Hope, she says, is for Whitefellas; Blackfullas must turn up, tell the truth, and live in an Indigenous sovereign present – with joy.
Mina and the Whole Wide World by Sherryl Clark, illustrated by Briony Stewart (Children's literature)
"This deftly crafted verse novel tells a powerful story with depth and authenticity. We see and hear this story through Mina's eyes and voice, a young girl who can't wait to move into her own room. Her disappointment when her parents tell her that her long-awaited room will now be inhabited by a refugee boy, is acute, and stops Mina from engaging with Azzami. But gradually her resentment changes to curiosity as she starts to see things from Azzami's point of view and wonders about his life and what has brought him here.
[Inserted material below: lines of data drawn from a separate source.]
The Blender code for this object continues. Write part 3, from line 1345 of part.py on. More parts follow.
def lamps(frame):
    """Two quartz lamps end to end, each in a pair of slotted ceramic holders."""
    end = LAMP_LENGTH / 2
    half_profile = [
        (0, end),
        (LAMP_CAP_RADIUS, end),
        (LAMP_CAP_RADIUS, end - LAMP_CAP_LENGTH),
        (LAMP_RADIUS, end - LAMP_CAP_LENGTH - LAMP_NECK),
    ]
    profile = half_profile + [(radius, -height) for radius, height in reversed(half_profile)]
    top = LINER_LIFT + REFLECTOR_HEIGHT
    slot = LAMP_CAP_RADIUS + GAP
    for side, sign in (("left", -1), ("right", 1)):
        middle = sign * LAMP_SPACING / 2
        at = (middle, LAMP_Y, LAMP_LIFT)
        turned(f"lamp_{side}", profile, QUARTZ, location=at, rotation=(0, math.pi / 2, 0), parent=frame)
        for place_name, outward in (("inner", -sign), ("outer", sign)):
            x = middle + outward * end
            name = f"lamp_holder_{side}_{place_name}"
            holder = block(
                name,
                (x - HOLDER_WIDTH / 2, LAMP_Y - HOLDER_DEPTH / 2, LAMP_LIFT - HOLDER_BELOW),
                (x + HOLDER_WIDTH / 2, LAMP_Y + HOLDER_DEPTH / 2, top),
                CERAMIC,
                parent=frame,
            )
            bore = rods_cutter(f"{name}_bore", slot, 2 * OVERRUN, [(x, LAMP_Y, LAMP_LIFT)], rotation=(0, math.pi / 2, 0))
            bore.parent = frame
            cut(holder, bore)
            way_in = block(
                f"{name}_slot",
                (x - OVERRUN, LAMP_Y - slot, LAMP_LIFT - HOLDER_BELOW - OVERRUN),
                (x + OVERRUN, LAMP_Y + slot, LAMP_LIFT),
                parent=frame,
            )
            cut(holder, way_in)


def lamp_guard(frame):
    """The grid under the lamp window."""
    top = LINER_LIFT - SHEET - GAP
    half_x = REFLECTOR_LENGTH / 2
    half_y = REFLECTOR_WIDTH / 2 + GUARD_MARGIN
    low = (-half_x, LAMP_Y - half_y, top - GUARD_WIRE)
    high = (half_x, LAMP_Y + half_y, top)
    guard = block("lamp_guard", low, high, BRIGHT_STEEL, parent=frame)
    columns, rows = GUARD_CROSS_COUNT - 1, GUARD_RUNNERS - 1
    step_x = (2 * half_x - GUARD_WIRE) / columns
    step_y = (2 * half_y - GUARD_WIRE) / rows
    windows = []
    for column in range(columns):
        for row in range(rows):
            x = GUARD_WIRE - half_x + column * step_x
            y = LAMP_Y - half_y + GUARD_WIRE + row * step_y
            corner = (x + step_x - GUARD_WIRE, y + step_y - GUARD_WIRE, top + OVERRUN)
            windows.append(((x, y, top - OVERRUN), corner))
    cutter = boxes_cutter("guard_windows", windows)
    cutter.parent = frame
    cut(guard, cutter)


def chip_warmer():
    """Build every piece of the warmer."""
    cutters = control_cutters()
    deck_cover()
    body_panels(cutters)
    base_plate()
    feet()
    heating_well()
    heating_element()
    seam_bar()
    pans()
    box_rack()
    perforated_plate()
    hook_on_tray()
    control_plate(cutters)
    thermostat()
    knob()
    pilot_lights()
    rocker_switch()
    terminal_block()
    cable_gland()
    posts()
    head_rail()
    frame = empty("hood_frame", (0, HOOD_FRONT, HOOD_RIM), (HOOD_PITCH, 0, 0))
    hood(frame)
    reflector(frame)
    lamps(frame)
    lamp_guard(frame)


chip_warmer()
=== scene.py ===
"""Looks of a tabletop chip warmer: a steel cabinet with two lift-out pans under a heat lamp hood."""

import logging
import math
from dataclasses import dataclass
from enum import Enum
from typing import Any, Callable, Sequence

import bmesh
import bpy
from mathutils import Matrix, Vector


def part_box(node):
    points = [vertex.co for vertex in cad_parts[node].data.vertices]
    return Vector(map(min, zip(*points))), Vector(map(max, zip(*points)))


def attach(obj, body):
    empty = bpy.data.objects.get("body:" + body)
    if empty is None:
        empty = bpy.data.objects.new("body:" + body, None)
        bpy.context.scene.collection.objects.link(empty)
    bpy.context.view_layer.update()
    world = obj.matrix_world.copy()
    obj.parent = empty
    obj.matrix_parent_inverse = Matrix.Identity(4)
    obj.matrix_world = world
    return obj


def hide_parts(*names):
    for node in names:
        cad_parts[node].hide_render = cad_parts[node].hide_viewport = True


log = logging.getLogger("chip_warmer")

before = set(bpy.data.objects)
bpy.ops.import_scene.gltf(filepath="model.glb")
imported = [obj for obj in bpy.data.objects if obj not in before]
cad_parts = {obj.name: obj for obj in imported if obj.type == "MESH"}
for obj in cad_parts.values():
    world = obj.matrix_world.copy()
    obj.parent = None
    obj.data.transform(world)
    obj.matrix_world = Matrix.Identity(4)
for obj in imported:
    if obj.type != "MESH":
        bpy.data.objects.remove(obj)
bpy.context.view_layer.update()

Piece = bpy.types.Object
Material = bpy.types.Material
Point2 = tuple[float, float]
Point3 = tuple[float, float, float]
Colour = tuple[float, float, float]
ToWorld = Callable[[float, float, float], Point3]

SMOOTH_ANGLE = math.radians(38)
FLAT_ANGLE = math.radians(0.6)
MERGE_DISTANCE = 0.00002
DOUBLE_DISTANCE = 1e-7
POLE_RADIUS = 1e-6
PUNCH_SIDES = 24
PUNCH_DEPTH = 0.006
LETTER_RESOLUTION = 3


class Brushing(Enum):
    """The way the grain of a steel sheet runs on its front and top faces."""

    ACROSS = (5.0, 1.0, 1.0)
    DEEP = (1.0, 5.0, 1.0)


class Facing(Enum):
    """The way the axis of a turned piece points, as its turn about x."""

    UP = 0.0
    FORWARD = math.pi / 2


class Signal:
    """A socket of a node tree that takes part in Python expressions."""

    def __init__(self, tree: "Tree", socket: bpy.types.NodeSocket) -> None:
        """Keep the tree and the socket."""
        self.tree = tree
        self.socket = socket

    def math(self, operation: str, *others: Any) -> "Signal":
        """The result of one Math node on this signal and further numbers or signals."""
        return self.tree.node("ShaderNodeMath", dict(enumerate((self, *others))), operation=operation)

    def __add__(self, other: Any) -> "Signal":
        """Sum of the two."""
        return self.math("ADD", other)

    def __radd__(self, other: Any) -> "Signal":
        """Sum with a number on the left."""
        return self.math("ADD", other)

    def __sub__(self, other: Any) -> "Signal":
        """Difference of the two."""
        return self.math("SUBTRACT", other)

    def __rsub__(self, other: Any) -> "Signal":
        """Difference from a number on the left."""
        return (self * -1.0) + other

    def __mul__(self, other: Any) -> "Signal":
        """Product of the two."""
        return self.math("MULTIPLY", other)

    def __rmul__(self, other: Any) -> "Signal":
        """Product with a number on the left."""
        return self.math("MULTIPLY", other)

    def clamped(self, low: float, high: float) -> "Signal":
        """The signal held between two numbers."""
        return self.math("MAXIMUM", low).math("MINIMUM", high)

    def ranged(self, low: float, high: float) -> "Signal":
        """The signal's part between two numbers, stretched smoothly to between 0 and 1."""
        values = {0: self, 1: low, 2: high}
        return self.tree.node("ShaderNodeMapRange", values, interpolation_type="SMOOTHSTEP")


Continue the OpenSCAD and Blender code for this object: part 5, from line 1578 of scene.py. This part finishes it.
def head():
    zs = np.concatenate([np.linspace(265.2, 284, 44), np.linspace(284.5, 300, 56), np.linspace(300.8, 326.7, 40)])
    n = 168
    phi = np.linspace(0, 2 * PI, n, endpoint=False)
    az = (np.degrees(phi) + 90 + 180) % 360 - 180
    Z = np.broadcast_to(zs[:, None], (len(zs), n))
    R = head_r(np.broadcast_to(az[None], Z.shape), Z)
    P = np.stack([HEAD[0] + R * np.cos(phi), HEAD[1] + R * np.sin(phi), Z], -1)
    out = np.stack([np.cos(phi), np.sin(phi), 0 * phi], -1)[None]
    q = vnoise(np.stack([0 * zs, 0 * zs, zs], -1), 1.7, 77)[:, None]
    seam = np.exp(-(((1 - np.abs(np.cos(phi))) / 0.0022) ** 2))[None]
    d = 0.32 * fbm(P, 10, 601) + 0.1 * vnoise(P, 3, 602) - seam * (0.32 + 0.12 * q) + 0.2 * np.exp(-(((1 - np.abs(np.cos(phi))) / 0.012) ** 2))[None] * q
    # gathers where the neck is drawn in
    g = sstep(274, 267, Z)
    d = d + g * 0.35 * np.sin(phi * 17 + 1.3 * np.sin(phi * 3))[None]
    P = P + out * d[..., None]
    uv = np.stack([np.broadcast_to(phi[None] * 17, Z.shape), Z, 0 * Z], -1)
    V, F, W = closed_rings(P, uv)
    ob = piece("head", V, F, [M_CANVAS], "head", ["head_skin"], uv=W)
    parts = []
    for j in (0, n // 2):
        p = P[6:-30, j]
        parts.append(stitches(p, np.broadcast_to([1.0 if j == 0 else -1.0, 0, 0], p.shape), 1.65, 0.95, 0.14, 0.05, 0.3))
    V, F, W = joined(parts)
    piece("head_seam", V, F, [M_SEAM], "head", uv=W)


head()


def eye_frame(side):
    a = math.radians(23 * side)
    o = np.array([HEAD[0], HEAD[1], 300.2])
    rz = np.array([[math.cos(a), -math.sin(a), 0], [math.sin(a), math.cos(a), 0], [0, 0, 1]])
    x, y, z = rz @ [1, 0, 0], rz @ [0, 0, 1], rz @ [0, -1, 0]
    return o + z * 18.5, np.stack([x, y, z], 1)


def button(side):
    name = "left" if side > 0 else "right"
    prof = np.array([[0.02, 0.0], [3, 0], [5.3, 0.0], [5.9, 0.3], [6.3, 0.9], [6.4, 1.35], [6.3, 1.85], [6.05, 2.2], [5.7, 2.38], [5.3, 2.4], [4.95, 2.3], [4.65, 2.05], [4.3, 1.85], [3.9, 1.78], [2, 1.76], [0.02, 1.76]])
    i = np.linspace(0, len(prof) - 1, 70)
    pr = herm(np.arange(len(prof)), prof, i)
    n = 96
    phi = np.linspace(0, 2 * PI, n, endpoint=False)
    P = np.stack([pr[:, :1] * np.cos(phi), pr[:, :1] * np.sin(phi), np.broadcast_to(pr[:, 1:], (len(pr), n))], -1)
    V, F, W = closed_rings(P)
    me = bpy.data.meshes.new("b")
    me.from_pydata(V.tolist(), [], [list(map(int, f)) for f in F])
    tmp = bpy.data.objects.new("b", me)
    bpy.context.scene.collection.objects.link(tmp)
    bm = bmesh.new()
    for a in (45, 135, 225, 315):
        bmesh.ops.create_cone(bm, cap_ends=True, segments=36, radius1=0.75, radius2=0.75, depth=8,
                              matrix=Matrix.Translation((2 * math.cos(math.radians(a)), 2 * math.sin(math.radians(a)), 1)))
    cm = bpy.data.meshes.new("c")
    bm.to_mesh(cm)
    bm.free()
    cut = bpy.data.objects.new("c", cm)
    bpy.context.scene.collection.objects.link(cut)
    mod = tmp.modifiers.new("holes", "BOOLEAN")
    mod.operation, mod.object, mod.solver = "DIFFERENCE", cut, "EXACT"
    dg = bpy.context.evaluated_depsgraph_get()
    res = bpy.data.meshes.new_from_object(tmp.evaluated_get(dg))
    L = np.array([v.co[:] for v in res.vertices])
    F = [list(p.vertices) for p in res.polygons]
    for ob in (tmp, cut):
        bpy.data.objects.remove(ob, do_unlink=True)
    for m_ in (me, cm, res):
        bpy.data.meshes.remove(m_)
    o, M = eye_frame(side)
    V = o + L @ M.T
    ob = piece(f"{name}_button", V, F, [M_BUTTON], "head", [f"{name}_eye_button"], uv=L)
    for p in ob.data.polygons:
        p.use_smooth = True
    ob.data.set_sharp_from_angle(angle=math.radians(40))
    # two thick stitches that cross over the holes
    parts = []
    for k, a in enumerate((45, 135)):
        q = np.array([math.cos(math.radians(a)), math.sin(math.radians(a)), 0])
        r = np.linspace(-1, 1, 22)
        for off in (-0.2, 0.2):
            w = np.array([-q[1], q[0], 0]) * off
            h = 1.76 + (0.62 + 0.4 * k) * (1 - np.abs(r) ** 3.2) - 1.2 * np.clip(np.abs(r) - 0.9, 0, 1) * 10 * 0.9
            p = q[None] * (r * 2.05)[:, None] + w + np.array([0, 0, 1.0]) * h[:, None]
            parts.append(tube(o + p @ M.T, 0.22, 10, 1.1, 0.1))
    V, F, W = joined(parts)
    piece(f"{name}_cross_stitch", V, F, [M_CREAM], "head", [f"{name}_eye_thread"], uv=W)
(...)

Sherryl Clark evokes Mina's family life, her parents' values and attitudes, and Mina's emotional struggles as she faces a situation where she needs to act, to right a wrong.
Mina's voice is poetic and well-pitched and Briony Stewart's illustrations are a highlight, using marvelously expressive body language and unusual perspectives to eloquently express an important theme of this book: that pictures can be a profound form of communication when words are too hard to find."
This is an outstanding example of a verse novel for younger readers; a slim yet satisfying story that opens up a world of ideas with plenty of space for children to imagine, empathise and ponder complex issues and feelings.
Winners will be announced in a ceremony on Tuesday 13 December in Launceston, Tasmania.